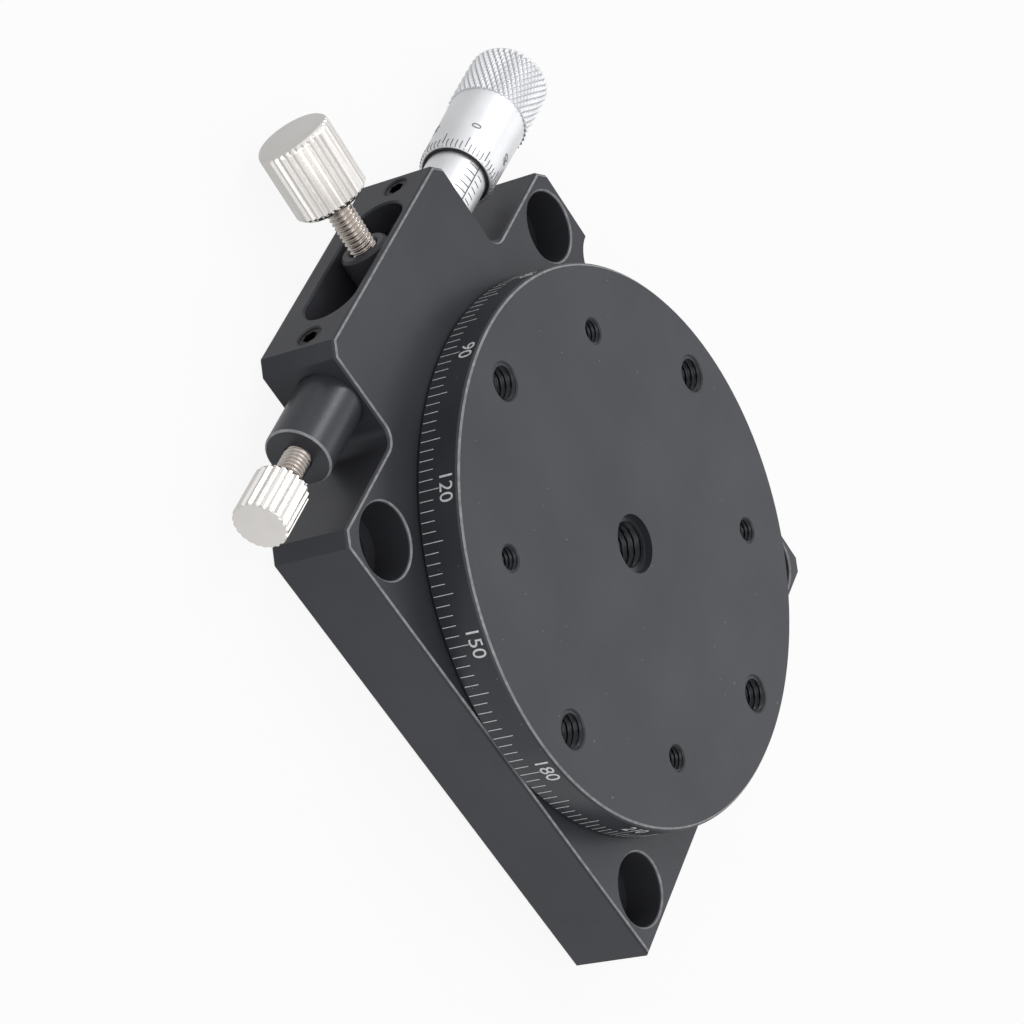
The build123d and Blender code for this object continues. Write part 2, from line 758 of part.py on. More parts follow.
# Lock screw's threaded shank
with BuildPart() as lock_shank:
    with BuildSketch(drive_section.offset(seat_back + contact_gap)):
        Circle(screw_diameter / 2)
    extrude(amount=lock_knob_start - seat_back - contact_gap)
    with BuildSketch(drive_section.offset(seat_back + contact_gap)):
        Circle(seat_stub_diameter / 2 + running_fit)
    extrude(amount=seat_stub_length, mode=Mode.SUBTRACT)
save(lock_shank.part, "lock_shank")

# Lock screw's fluted head
lock_knob = fluted_knob(
    drive_section.offset(lock_knob_start),
    lock_knob_diameter,
    lock_knob_length,
    lock_knob_flutes,
    lock_knob_end_radius,
    lock_knob_chamfer,
)
save(lock_knob.part, "lock_knob")

# Set screws in the block's front face
set_screw_front = front_reach - set_screw_recess
for label, side, held_diameter in (
    ("sleeve_set_screw", -1, sleeve_diameter),
    ("housing_set_screw", 1, housing_diameter),
):
    set_screw_back = mechanism_reach + held_diameter / 2 + contact_gap
    with BuildPart() as set_screw:
        with BuildSketch(Plane.XZ.offset(set_screw_back)):
            with Locations((side * set_screw_offset, mechanism_height)):
                Circle(set_screw_diameter / 2 - seat_fit)
        extrude(amount=set_screw_front - set_screw_back)
        with BuildSketch(Plane.XZ.offset(set_screw_front)):
            with Locations((side * set_screw_offset, mechanism_height)):
                RegularPolygon(set_screw_socket / 2, 6, major_radius=False)
        extrude(amount=-set_screw_socket_depth, mode=Mode.SUBTRACT)
    save(set_screw.part, label)
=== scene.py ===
import json
from math import cos, degrees, hypot, pi, radians, sin, sqrt, tan

import bmesh
import bpy
from mathutils import Matrix, Vector


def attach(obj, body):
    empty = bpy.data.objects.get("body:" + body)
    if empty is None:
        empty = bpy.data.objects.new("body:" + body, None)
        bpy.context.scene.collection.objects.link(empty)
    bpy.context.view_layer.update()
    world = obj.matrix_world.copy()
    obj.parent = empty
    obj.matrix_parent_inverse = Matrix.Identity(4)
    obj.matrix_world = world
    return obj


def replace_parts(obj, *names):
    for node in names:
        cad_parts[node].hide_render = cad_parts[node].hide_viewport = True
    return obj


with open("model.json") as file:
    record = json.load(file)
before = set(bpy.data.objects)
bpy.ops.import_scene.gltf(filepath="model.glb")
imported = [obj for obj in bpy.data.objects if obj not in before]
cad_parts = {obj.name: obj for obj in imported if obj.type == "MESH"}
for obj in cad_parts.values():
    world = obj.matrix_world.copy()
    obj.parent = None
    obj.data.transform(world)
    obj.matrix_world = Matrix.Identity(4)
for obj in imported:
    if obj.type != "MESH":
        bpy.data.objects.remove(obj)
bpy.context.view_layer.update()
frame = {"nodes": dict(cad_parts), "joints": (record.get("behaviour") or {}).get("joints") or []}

nodes = frame["nodes"]
joints = {joint["name"]: joint for joint in frame["joints"]}
MM = 0.001


# Places on the object, in millimetres, read from its joints and solids

def corners(node_name):
    """The corners of a node's solid."""
    solid = nodes[node_name]
    return [solid.matrix_world @ vertex.co / MM for vertex in solid.data.vertices]


def span(node_name, axis):
    """Where a node starts and ends along an axis."""
    places = [corner["XYZ".index(axis)] for corner in corners(node_name)]
    return min(places), max(places)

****

• [OBJECTIVE]:
Look through the material and say how many lines hold "None". Give the number only.

• [ANSWER TO THE EXERCISE]:
3